• _What you should do_: Return only the lines running from the top of the entries to the line with "return sleeve, total", inclusive, exactly as written.

• _Extracted entries_:
+ + +
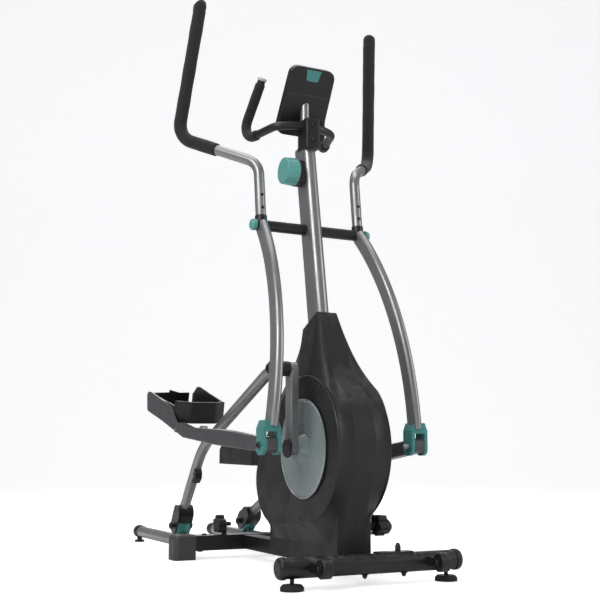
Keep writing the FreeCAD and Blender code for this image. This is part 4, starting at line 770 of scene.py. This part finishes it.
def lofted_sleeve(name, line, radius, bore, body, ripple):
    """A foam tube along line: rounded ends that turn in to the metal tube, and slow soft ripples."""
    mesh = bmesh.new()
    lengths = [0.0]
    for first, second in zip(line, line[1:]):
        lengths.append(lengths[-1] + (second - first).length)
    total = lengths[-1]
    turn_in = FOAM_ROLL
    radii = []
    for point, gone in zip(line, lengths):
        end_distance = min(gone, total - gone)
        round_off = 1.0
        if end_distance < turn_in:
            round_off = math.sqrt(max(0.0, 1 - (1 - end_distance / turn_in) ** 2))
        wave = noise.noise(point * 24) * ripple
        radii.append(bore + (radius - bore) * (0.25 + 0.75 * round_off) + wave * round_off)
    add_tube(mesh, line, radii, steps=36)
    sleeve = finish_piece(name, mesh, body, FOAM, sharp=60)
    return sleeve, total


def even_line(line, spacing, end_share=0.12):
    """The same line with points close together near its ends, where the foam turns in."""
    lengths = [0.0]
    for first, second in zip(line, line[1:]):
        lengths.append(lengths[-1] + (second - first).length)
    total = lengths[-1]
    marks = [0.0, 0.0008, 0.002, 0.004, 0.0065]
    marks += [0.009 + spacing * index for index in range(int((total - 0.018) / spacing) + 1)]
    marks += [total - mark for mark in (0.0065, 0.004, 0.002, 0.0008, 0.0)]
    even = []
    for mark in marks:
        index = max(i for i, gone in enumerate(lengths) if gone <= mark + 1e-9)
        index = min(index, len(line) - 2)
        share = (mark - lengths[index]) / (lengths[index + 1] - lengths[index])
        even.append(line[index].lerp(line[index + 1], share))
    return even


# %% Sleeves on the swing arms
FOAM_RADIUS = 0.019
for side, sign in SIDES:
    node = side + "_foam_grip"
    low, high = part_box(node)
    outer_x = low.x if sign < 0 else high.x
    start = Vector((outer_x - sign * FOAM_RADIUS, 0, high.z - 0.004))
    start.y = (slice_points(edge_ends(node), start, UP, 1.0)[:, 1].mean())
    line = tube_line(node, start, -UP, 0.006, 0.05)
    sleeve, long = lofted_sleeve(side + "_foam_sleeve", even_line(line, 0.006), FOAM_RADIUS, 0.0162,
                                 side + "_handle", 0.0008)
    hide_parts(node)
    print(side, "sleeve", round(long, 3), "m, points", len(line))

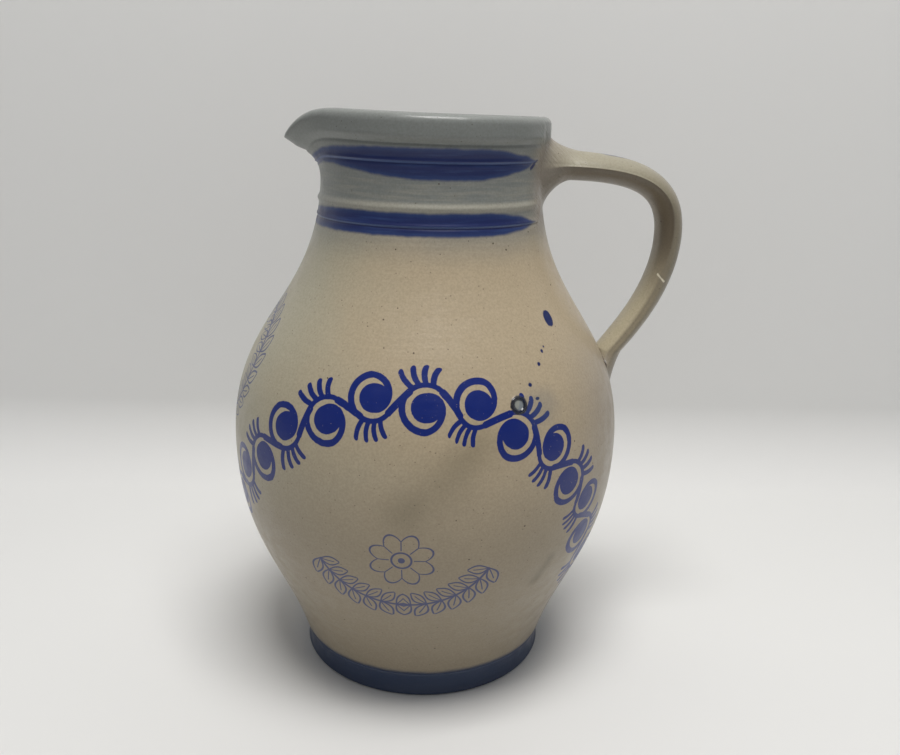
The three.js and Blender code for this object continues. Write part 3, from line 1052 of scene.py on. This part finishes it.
+ + +
• _Reply_:
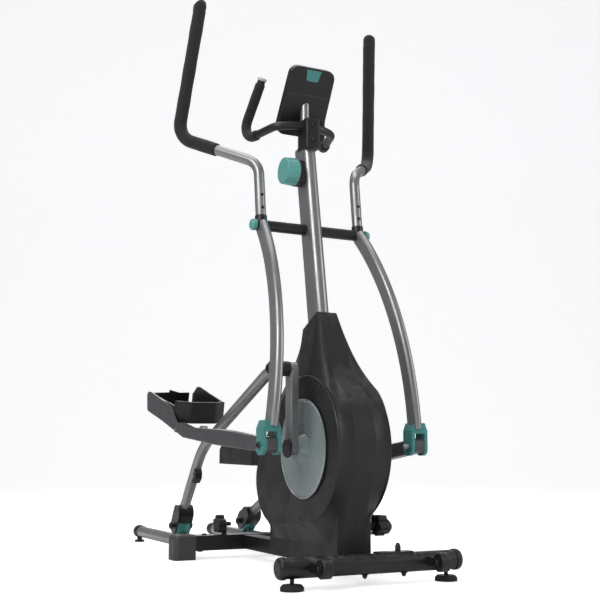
Keep writing the FreeCAD and Blender code for this image. This is part 4, starting at line 770 of scene.py. This part finishes it.
def lofted_sleeve(name, line, radius, bore, body, ripple):
    """A foam tube along line: rounded ends that turn in to the metal tube, and slow soft ripples."""
    mesh = bmesh.new()
    lengths = [0.0]
    for first, second in zip(line, line[1:]):
        lengths.append(lengths[-1] + (second - first).length)
    total = lengths[-1]
    turn_in = FOAM_ROLL
    radii = []
    for point, gone in zip(line, lengths):
        end_distance = min(gone, total - gone)
        round_off = 1.0
        if end_distance < turn_in:
            round_off = math.sqrt(max(0.0, 1 - (1 - end_distance / turn_in) ** 2))
        wave = noise.noise(point * 24) * ripple
        radii.append(bore + (radius - bore) * (0.25 + 0.75 * round_off) + wave * round_off)
    add_tube(mesh, line, radii, steps=36)
    sleeve = finish_piece(name, mesh, body, FOAM, sharp=60)
    return sleeve, total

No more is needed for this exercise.